Majkowski was well aware that he was obliged, in creating a Kashubian novel worthy of standing with the masterpieces of Western literature, to draw on the full range of literary motifs, references, and other techniques employed by the authors whose work he worked to equal. For example, the colloquy between Remus and Pan Jozef in Chapter 15 contains strong reminiscences of the discussion between Aeneas and his father Anchises in Aeneid VI. Majkowski was likewise aware that his use of the Kashubian language had to represent the diversity of Kashubian culture, the better to speak to all Kashubian people everywhere. Indeed, Majkowski even paid close attention to the Kashubian orthography he used in this work.

==Influence==
The decades immediately following the publication of Żëce i przigodë Remusa were difficult ones for Kashubians and Poles alike.

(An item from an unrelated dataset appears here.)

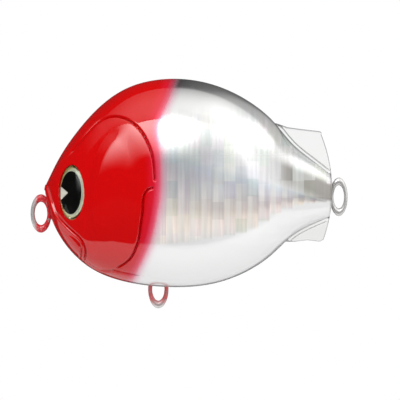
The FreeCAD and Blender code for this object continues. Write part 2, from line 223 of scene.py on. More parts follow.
THROAT_LINE = [(6.9, -7.4), (8.2, -8.45), (9.7, -8.95), (11.3, -8.85)]
THROAT_BACK = [(11.2, -8.8), (12.8, -9.2), (14.8, -9.6), (17.0, -9.95)]
RELIEF_FACING = (0.12, 0.38)  # the relief fades out where the surface turns edge-on from the side
SEAM_DEPTH = 0.05  # the shallow groove where the halves meet
SEAM_WIDTH = 0.22


def distance_to(line_points, x, z):
    """Signed distance from a smooth line, positive on its left as it runs, and the share along it."""
    line, reach = smooth_line(line_points, LINE_SAMPLES)
    best = np.full(x.shape, FAR)
    sign, share = np.zeros(x.shape), np.zeros(x.shape)
    for p, q, done in zip(line, line[1:], reach):
        run = q - p
        size = math.hypot(*run)
        t = np.clip(((x - p[0]) * run[0] + (z - p[1]) * run[1]) / size**2, 0, 1)
        dx, dz = x - p[0] - t * run[0], z - p[1] - t * run[1]
        gap = np.hypot(dx, dz)
        near = gap < best
        best = np.where(near, gap, best)
        sign = np.where(near, np.sign(run[0] * dz - run[1] * dx), sign)
        share = np.where(near, (done + t * size) / reach[-1], share)
    return best * sign, share


def taper(share, start, end):
    """A weight that fades in over the line's first part and out over its last."""
    return smooth_step(0, start, share) * smooth_step(0, end, 1 - share)


def groove(x, z, line, depth, width, start=0.08, end=0.08):
    """A rounded channel along the line."""
    gap, share = distance_to(line, x, z)
    return -depth * np.exp(-((gap / width) ** 2)) * taper(share, start, end)


def ledge(x, z, line, height, rise, fade, side, start, end):
    """The surface stands up on one side of the line and falls away again behind it."""
    gap, share = distance_to(line, x, z)
    inside = gap * side
    step = smooth_step(-rise / 2, rise, inside) * smooth_step(fade, 0, inside)
    return height * step * taper(share, start, end)


def head_relief(x, z):
    """How far the head's surface stands out of the plain form, in millimetres."""
    relief = groove(x, z, GILL_EDGE, 0.50, 0.15, 0.12, 0.02)
    relief += groove(x, z, GILL_NOTCH, 0.50, 0.15, 0.02, 0.10)
    relief += ledge(x, z, GILL_EDGE, 0.24, 0.30, 3.6, -1, 0.62, 0.20)
    relief += ledge(x, z, GILL_NOTCH, 0.22, 0.30, 3.6, -1, 0.30, 0.30)
    relief += groove(x, z, CHEEK_EDGE, 0.10, 0.90, 0.30, 0.25)
    relief += ledge(x, z, CHEEK_EDGE, 0.24, 1.6, 5.0, 1, 0.42, 0.30)
    relief += groove(x, z, BROW_LINE, 0.20, 0.20, 0.05, 0.12)
    relief += ledge(x, z, BROW_LINE, 0.12, 0.25, 2.6, -1, 0.05, 0.15)
    relief += groove(x, z, LIP_LINE, 0.38, 0.15, 0.03, 0.06)
    relief += ledge(x, z, LIP_LINE, 0.09, 0.22, 0.8, -1, 0.05, 0.10)
    relief += groove(x, z, JAW_LINE, 0.28, 0.14, 0.55, 0.10)
    relief += ledge(x, z, JAW_LINE, 0.05, 0.2, 1.2, -1, 0.60, 0.15)
    relief += groove(x, z, THROAT_LINE, 0.30, 0.16)
    relief += groove(x, z, THROAT_BACK, 0.32, 0.15, 0.02, 0.35)
    return relief


# ---- eyes


class EyeFrame:
    """Place and directions of an eye, read from the CAD's foil disc."""

    def __init__(self, word):
        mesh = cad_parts[f"eye_foil_{word}"].data
        points = np.array([v.co for v in mesh.vertices]) / MM
        low, high = points.min(0), points.max(0)
        centre = (low + high) / 2
        _, _, axes = np.linalg.svd(points - centre, full_matrices=False)
        self.up, self.forward, self.out = axes
        self.up = self.up * np.sign(self.up[2])
        self.forward = self.forward * -np.sign(self.forward[0])
        self.out = self.out * np.sign(self.out[1]) * SIDES[word]
        spread = [(points - centre) @ axis for axis in (self.forward, self.up, self.out)]
        self.half_length, self.half_height = spread[0].max(), spread[1].max()
        self.thickness = spread[2].max() - spread[2].min()
        self.seat = centre + self.out * spread[2].min()   # the middle of the disc's back

    def local(self, points):
        """Forward, up and out coordinates, in the eye's own millimetres, from the seat's middle."""
        offset = points - self.seat
        return [offset @ axis for axis in (self.forward, self.up, self.out)]

    def place(self, forward, up, out):
        return self.seat + forward * self.forward + up * self.up + out * self.out


EYE_RECESS = 0.95
SOCKET_SHARE = 0.965  # the socket in the skin, as a share of the lens
SOCKET_REACH = 4.0  # the socket leaves points further out than this alone
SOCKET_GAP = 0.02  # between the socket's floor and the foil's back
LENS_RISE = 0.45
LENS_GAP = 0.04  # the least height of the lens's top over the iris
PUPIL_HALF_LENGTH = 1.75
PUPIL_HALF_HEIGHT = 3.26
PUPIL_THICKNESS = 0.08
PUPIL_GAP = 0.01  # between the pupil and the lens's back
LENS_EDGE_GAP = 0.2  # the share of that space left past the iris's flat
PUPIL_FORWARD = 0.35
NOTCH_HALF_ANGLE = 38.0
NOTCH_TIP = 0.35
NOTCH_PRINT_ANGLE = 3.0  # how much wider the pale print is than the notch
NOTCH_PRINT_TIP = 0.3  # and how much further its tip reaches
IRIS_RIM = 0.34  # how far the iris's outer bevel stands above its flat
IRIS_FLAT = 0.80  # the flat's share of the iris
IRIS_BEVEL_END = 0.97
EYE_SPOKES = 96
EYE_SMOOTH_ANGLE = 50.0
EYE_RINGS = [k / 24 for k in range(1, 24)] + [0.975, 0.99, 0.997]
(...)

However, it was translated into Polish (1964), into French (1984), into German (1988), and into English (2008). The novel, and the character of Remus in particular, also feature prominently in modern Kashubian culture. In 2000 a "Remusonalia" culminated in an open-air dramatic performance of the novel. In August 2012, the Wicza Theatre Association of Jasień conducted a two-week Kashubian cultural institute for the young of the region, culminating in two performances of "Nowy Remus" ("New Remus").